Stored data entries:

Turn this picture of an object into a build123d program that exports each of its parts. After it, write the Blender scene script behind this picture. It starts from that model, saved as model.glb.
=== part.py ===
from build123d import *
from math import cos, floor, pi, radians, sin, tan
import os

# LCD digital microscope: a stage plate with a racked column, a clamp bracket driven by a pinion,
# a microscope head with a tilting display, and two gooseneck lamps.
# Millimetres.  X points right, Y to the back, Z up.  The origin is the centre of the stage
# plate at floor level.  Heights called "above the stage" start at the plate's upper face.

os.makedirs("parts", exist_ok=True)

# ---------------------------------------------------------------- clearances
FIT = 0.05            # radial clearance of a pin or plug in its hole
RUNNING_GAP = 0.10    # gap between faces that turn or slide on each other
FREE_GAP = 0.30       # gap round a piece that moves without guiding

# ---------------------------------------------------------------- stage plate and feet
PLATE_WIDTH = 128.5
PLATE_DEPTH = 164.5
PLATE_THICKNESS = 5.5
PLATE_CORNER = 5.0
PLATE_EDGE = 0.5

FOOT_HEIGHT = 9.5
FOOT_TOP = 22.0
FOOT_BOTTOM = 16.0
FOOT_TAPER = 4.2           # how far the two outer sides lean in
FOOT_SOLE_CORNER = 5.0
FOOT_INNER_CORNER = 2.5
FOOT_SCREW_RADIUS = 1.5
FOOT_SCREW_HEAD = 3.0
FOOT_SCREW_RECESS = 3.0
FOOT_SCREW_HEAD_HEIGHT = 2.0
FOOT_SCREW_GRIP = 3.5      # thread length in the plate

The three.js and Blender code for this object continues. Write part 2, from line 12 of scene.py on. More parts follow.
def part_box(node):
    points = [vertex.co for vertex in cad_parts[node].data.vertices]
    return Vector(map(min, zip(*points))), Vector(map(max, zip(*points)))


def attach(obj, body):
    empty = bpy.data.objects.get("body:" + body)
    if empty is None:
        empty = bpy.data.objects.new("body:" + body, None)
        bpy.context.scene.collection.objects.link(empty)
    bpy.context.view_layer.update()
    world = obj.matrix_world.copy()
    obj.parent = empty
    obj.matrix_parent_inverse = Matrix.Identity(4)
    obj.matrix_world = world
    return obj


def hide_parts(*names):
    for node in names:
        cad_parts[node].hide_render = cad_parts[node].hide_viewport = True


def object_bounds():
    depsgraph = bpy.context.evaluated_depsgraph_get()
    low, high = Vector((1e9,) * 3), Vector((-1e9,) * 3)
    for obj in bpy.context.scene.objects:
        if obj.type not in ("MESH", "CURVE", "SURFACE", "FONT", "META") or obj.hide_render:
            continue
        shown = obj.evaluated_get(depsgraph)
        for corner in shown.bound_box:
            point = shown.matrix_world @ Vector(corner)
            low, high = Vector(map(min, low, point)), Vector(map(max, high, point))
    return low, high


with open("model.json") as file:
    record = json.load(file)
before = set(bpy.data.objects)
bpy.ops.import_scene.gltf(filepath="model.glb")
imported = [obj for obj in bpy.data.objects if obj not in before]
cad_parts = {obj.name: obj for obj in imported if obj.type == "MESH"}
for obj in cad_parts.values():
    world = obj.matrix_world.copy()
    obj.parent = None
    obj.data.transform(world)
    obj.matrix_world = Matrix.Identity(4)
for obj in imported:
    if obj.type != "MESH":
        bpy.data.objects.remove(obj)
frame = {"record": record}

→ **Stated task**:
Starting with the line that contains "depsgraph = bpy.context.evaluated_depsgraph_get()", repeat each line exactly, and stop once the line that contains "shown = obj.evaluated_get(depsgraph)" has been repeated.

→ **Answer**:
    depsgraph = bpy.context.evaluated_depsgraph_get()
    low, high = Vector((1e9,) * 3), Vector((-1e9,) * 3)
    for obj in bpy.context.scene.objects:
        if obj.type not in ("MESH", "CURVE", "SURFACE", "FONT", "META") or obj.hide_render:
            continue
        shown = obj.evaluated_get(depsgraph)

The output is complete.